Man sentenced to six years as habitual offender
The old theory that "the whole is greater than that sum of its parts" doesn't always hold true in the criminal justice system.
The latest example of that came in Putnam Superior Court this week when a 31-year-old Reelsville man with a long history of felonies accepted a plea agreement that means he will do a six-year sentence in the Department of Correction with four years executed and two years on suspension.
With 15 felony convictions on the defendant's record, according to a presentence investigation in the case, Deputy Prosecutor Jim Hanner suggested Bruce got off cheap when the whole didn't come close to equaling the sum of its parts.
Those convictions, however, do add up to an habitual criminal designation for Daniel A. Bruce, who pled guilty to two Level 6 felony counts -- auto theft and possession of methamphetamine. A Level 6 felony carries a sentencing range of six months to 2.5 years in prison.
In exchange for Bruce pleading guilty to the two felonies and accepting the habitual criminal enhancement, the prosecution has dismissed a second auto theft count and four theft charges. All five of those are Level 6 felonies.

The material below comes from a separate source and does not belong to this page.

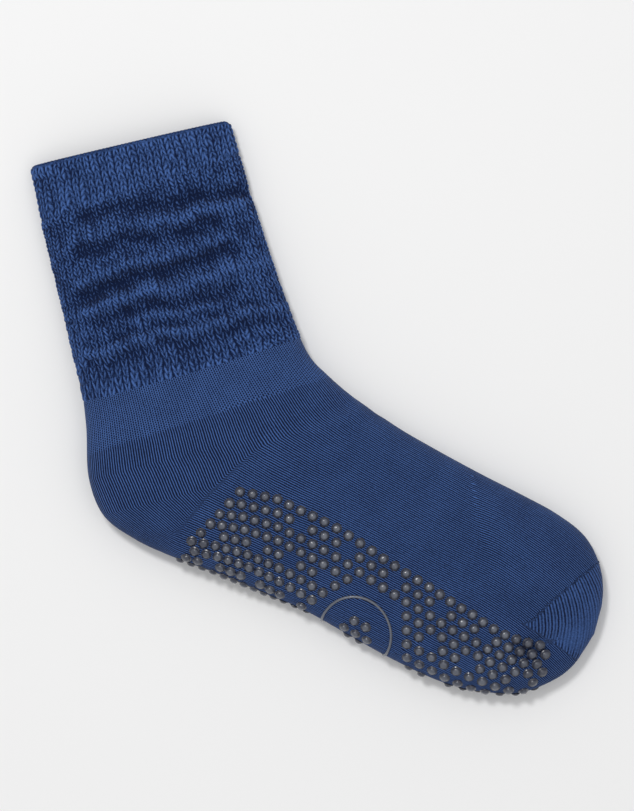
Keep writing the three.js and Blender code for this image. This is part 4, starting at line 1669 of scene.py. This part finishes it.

Not only did Bruce admit his guilt to those two charges, which stem from a March 19, 2015 incident, but he also admitted to being an habitual offender.
Thus, when Judge Denny Bridges sentenced Bruce to one year in the Indiana Department of Correction on the auto theft charge, it was enhanced by an additional three years because of the habitual offender tag.
Bruce was also sentenced to two years in the DOC, all suspended, for the possession of meth count.
Despite the sentence in Putnam County, Bruce also has an unresolved felony case in Vigo County that is "still in warrant status," according to legal counsel Dennis Thomas, who is Bruce's fourth public defender.
Thomas asked the court to accept the plea agreement in its entirety, adding that Bruce is not currently considered a candidate for work-release.
"I'll reserve that argument for another time," Thomas told the court.
Bruce will receive credit for 406 days of jail time in the case that began to unfold in February 2015 when Putnam County Sheriff's Department deputies were investigating several stolen vehicle burglaries and thefts, including one incident in which Bruce led police on a northern Putnam County chase in a 2003 Ford F-150 reportedly stolen from Morgan County and hauling a stolen motorcycle.
Bruce reportedly ditched the truck in a cornfield near Roachdale and fled on foot.
Roachdale Marshal Mike Mahoy and his K9 partner Toby tracked the suspect to a creek where they found him semi-conscious and unresponsive. The suspect was partially submerged in the water after apparently falling down a 10- to 15-foot embankment.
The suspect was positively identified as Bruce before being airlifted to St. Vincent Hospital.
Two days later, he was arrested and lodged in the Putnam County Jail after his release from the hospital.